## Job
Print the data that follows exactly.

## Material provided
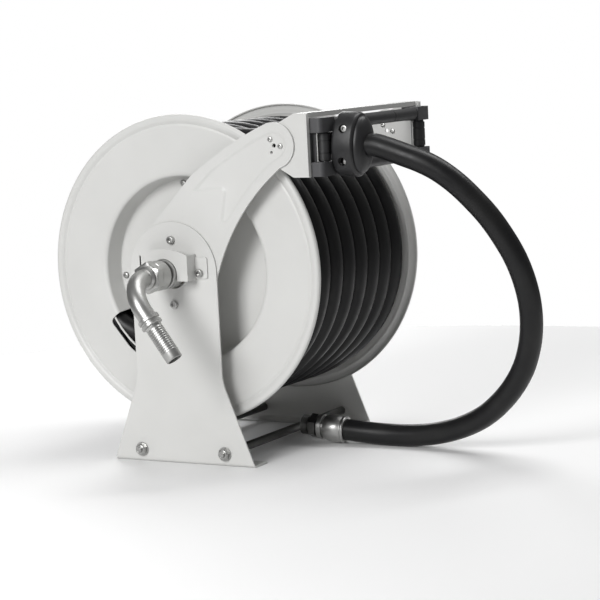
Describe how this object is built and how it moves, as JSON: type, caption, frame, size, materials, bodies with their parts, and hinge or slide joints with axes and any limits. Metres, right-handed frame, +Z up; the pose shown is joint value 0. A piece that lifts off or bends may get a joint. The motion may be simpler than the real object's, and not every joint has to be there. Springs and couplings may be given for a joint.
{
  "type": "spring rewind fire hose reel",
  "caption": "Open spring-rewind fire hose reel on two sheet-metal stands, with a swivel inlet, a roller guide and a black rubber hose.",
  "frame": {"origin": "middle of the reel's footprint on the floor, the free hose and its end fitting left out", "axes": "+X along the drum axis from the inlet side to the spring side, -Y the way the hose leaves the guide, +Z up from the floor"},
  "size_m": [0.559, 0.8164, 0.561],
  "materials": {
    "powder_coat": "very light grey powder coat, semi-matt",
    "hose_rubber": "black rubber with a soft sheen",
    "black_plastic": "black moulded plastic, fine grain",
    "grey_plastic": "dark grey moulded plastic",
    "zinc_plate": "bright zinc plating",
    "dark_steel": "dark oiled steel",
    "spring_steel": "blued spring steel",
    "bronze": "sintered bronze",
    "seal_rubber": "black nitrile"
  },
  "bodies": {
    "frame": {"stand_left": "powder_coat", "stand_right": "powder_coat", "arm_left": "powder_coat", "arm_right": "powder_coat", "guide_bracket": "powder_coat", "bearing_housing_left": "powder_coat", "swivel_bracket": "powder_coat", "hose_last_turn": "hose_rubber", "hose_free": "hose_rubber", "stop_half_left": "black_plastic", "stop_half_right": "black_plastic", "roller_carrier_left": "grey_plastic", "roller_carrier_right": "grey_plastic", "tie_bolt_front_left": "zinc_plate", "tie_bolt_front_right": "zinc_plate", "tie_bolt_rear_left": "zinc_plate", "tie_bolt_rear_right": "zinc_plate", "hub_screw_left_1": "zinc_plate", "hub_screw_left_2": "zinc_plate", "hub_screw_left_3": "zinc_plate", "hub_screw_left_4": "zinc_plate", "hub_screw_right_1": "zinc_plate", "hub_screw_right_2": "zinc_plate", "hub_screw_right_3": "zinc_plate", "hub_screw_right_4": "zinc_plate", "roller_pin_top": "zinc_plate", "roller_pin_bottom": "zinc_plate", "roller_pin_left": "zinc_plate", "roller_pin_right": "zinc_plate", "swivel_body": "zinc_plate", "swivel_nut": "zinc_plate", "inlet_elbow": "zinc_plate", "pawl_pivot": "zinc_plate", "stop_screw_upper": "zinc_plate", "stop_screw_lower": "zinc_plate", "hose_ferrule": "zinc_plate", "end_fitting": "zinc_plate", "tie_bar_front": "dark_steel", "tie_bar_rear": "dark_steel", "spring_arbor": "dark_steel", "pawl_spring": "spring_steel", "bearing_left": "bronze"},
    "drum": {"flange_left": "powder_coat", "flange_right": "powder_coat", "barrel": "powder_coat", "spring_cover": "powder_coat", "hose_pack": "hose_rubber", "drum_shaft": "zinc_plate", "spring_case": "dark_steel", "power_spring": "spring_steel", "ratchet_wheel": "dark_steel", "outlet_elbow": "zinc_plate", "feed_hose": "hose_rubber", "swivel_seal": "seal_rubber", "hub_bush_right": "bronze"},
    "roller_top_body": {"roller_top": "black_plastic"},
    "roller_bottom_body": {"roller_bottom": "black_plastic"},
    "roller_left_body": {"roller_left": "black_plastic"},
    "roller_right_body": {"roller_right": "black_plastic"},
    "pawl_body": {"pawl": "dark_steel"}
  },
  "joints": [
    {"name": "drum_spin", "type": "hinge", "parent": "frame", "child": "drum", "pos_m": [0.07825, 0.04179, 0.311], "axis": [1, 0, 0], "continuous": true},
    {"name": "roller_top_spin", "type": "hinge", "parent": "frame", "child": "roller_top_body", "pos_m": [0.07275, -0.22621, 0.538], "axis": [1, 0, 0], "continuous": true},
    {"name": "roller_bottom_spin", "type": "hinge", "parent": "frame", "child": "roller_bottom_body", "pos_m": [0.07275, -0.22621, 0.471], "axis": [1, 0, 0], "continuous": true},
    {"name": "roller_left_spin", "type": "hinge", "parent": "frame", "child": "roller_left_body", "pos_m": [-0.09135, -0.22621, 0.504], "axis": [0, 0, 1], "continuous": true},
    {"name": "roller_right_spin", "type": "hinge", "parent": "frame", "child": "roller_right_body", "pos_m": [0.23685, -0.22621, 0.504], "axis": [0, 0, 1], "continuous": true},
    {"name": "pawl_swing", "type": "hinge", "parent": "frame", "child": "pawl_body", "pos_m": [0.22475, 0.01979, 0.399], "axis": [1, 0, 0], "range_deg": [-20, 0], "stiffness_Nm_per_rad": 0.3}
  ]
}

## Correct response
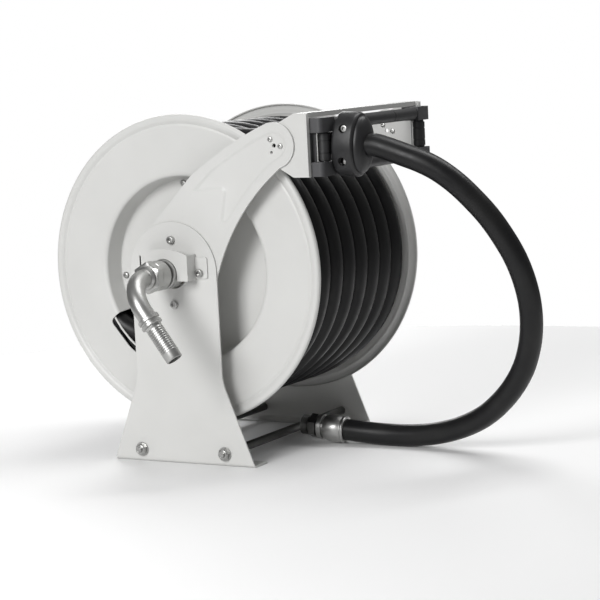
Describe how this object is built and how it moves, as JSON: type, caption, frame, size, materials, bodies with their parts, and hinge or slide joints with axes and any limits. Metres, right-handed frame, +Z up; the pose shown is joint value 0. A piece that lifts off or bends may get a joint. The motion may be simpler than the real object's, and not every joint has to be there. Springs and couplings may be given for a joint.
{
  "type": "spring rewind fire hose reel",
  "caption": "Open spring-rewind fire hose reel on two sheet-metal stands, with a swivel inlet, a roller guide and a black rubber hose.",
  "frame": {"origin": "middle of the reel's footprint on the floor, the free hose and its end fitting left out", "axes": "+X along the drum axis from the inlet side to the spring side, -Y the way the hose leaves the guide, +Z up from the floor"},
  "size_m": [0.559, 0.8164, 0.561],
  "materials": {
    "powder_coat": "very light grey powder coat, semi-matt",
    "hose_rubber": "black rubber with a soft sheen",
    "black_plastic": "black moulded plastic, fine grain",
    "grey_plastic": "dark grey moulded plastic",
    "zinc_plate": "bright zinc plating",
    "dark_steel": "dark oiled steel",
    "spring_steel": "blued spring steel",
    "bronze": "sintered bronze",
    "seal_rubber": "black nitrile"
  },
  "bodies": {
    "frame": {"stand_left": "powder_coat", "stand_right": "powder_coat", "arm_left": "powder_coat", "arm_right": "powder_coat", "guide_bracket": "powder_coat", "bearing_housing_left": "powder_coat", "swivel_bracket": "powder_coat", "hose_last_turn": "hose_rubber", "hose_free": "hose_rubber", "stop_half_left": "black_plastic", "stop_half_right": "black_plastic", "roller_carrier_left": "grey_plastic", "roller_carrier_right": "grey_plastic", "tie_bolt_front_left": "zinc_plate", "tie_bolt_front_right": "zinc_plate", "tie_bolt_rear_left": "zinc_plate", "tie_bolt_rear_right": "zinc_plate", "hub_screw_left_1": "zinc_plate", "hub_screw_left_2": "zinc_plate", "hub_screw_left_3": "zinc_plate", "hub_screw_left_4": "zinc_plate", "hub_screw_right_1": "zinc_plate", "hub_screw_right_2": "zinc_plate", "hub_screw_right_3": "zinc_plate", "hub_screw_right_4": "zinc_plate", "roller_pin_top": "zinc_plate", "roller_pin_bottom": "zinc_plate", "roller_pin_left": "zinc_plate", "roller_pin_right": "zinc_plate", "swivel_body": "zinc_plate", "swivel_nut": "zinc_plate", "inlet_elbow": "zinc_plate", "pawl_pivot": "zinc_plate", "stop_screw_upper": "zinc_plate", "stop_screw_lower": "zinc_plate", "hose_ferrule": "zinc_plate", "end_fitting": "zinc_plate", "tie_bar_front": "dark_steel", "tie_bar_rear": "dark_steel", "spring_arbor": "dark_steel", "pawl_spring": "spring_steel", "bearing_left": "bronze"},
    "drum": {"flange_left": "powder_coat", "flange_right": "powder_coat", "barrel": "powder_coat", "spring_cover": "powder_coat", "hose_pack": "hose_rubber", "drum_shaft": "zinc_plate", "spring_case": "dark_steel", "power_spring": "spring_steel", "ratchet_wheel": "dark_steel", "outlet_elbow": "zinc_plate", "feed_hose": "hose_rubber", "swivel_seal": "seal_rubber", "hub_bush_right": "bronze"},
    "roller_top_body": {"roller_top": "black_plastic"},
    "roller_bottom_body": {"roller_bottom": "black_plastic"},
    "roller_left_body": {"roller_left": "black_plastic"},
    "roller_right_body": {"roller_right": "black_plastic"},
    "pawl_body": {"pawl": "dark_steel"}
  },
  "joints": [
    {"name": "drum_spin", "type": "hinge", "parent": "frame", "child": "drum", "pos_m": [0.07825, 0.04179, 0.311], "axis": [1, 0, 0], "continuous": true},
    {"name": "roller_top_spin", "type": "hinge", "parent": "frame", "child": "roller_top_body", "pos_m": [0.07275, -0.22621, 0.538], "axis": [1, 0, 0], "continuous": true},
    {"name": "roller_bottom_spin", "type": "hinge", "parent": "frame", "child": "roller_bottom_body", "pos_m": [0.07275, -0.22621, 0.471], "axis": [1, 0, 0], "continuous": true},
    {"name": "roller_left_spin", "type": "hinge", "parent": "frame", "child": "roller_left_body", "pos_m": [-0.09135, -0.22621, 0.504], "axis": [0, 0, 1], "continuous": true},
    {"name": "roller_right_spin", "type": "hinge", "parent": "frame", "child": "roller_right_body", "pos_m": [0.23685, -0.22621, 0.504], "axis": [0, 0, 1], "continuous": true},
    {"name": "pawl_swing", "type": "hinge", "parent": "frame", "child": "pawl_body", "pos_m": [0.22475, 0.01979, 0.399], "axis": [1, 0, 0], "range_deg": [-20, 0], "stiffness_Nm_per_rad": 0.3}
  ]
}